Ms Marmion is one of a handful of immigration lawyers in the North with expertise in asylum cases and said claims about an 80 per cent spike in asylum seekers crossing the Border from the North following the passing of the UK’s Safety of Rwanda Act had left her “fuming”.

“It would be impossible to quantify for so many reasons,” she said.

“From my experience and anecdotally, I don’t think it’s true.”

Instead, she has witnessed the reverse trend, with the “high majority” of her clients travelling from the Republic to Northern Ireland to claim asylum.

“I’ve had around 1,000 cases over the past five years and over 90 per cent come from the Republic of Ireland into the UK via the Border; that’s a well-established route in my experience. In terms of clients, they’re more concerned if they’re going to be sent to Rwanda. They don’t say to me, ‘if this doesn’t work, I’m going to head south’. That has literally never happened. People come here for a particular reason and try to stay.”

Northern Ireland is under the same regime as the rest of the UK concerning immigration law; this means that migrants coming to Northern Ireland from Britain do not go through any extra checks or barriers.

“UK immigration law applies is a blanket law in terms of people staying in Northern Ireland after coming from Britain,” said Belfast immigration lawyer Úna Boyd.

“But if we’re talking about asylum seekers, they’re generally not permitted to move while their asylum claim is being considered — that’s simply because of support services and interacting with the UK Home Office.

“So if you’ve claimed asylum, for example in Scotland, you would be expected to remain in Scotland unless the Home Office moves you. Once granted your refugee status, you have essentially a visa and you can live in the UK, in any part of it.”

Ms Boyd said it was important to emphasise that Northern Ireland and the Republic have “two entirely different immigration regimes”.

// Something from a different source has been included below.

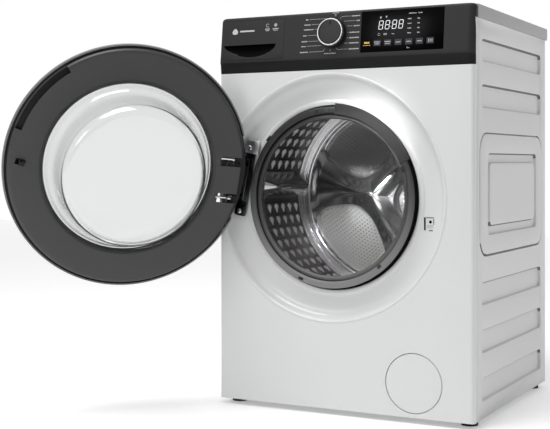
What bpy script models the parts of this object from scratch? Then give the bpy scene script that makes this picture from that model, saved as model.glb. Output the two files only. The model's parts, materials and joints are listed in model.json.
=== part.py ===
"""Front load washing machine, built as an assembly of separate named pieces.

Metres, +Z up. The origin is on the floor, under the middle of the cabinet. -Y is the front.
Most places below are given in the machine's own terms and placed by at(): x from the cabinet's
middle, y backwards from the front panel's face, z up from the cabinet's bottom edge.
"""
import math

import bmesh
import bpy
from mathutils import Matrix, Vector

# ---------------------------------------------------------------- driving dimensions
WIDTH = 0.596                # cabinet, side to side
DEPTH = 0.541                # front panel's face to the rear panel's outer face
FOOT_HEIGHT = 0.012          # floor to the cabinet's bottom edge
SIDE_HEIGHT = 0.8245         # cabinet's bottom edge to the side panels' top edge
TOP_HEIGHT = 0.853           # cabinet's bottom edge to the worktop
PANEL_BOTTOM = 0.7277        # lower edge of the control panel
LIP_HEIGHT = 0.752           # the control panel's most forward line
REAR_OVERHANG = 0.014        # worktop behind the rear panel
SHEET = 0.002                # steel sheet
GAP = 0.0004                 # clearance between touching pieces

PORT_X = -0.029              # porthole and drum axis
PORT_Z = 0.453
RECESS_R = 0.262             # dished recess in the front panel
PORT_HOLE_R = 0.2005         # hole that the boot is held in
TRIM_R = 0.199               # porthole trim ring
MOUTH_R = 0.168              # clear opening of the boot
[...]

“There’s often an assumption that if you have a visa to work in Northern Ireland, that you must have rights to cross the border, even as a visitor but that is not the case necessarily.”

She added, however, that people are allowed to enter a country “irregularly to claim asylum”.

“That’s provided for in the refugee convention ... the natural thing is people fleeing war and persecution very often have to go through irregular routes to get to a place of safety. That’s very often misunderstood; people think you can walk into an embassy and say I’d like to go to the UK as an asylum seeker but you have to get to the UK or Ireland to claim asylum. So I think it’s a bit of a legal falsehood to say that you could turn back people who are claiming asylum at the Border.”

Ms Boyd also highlighted the “very clear commitment” from the UK and Ireland to “no checks whatsoever” on the Border because “the issue of a hard border is completely untenable”.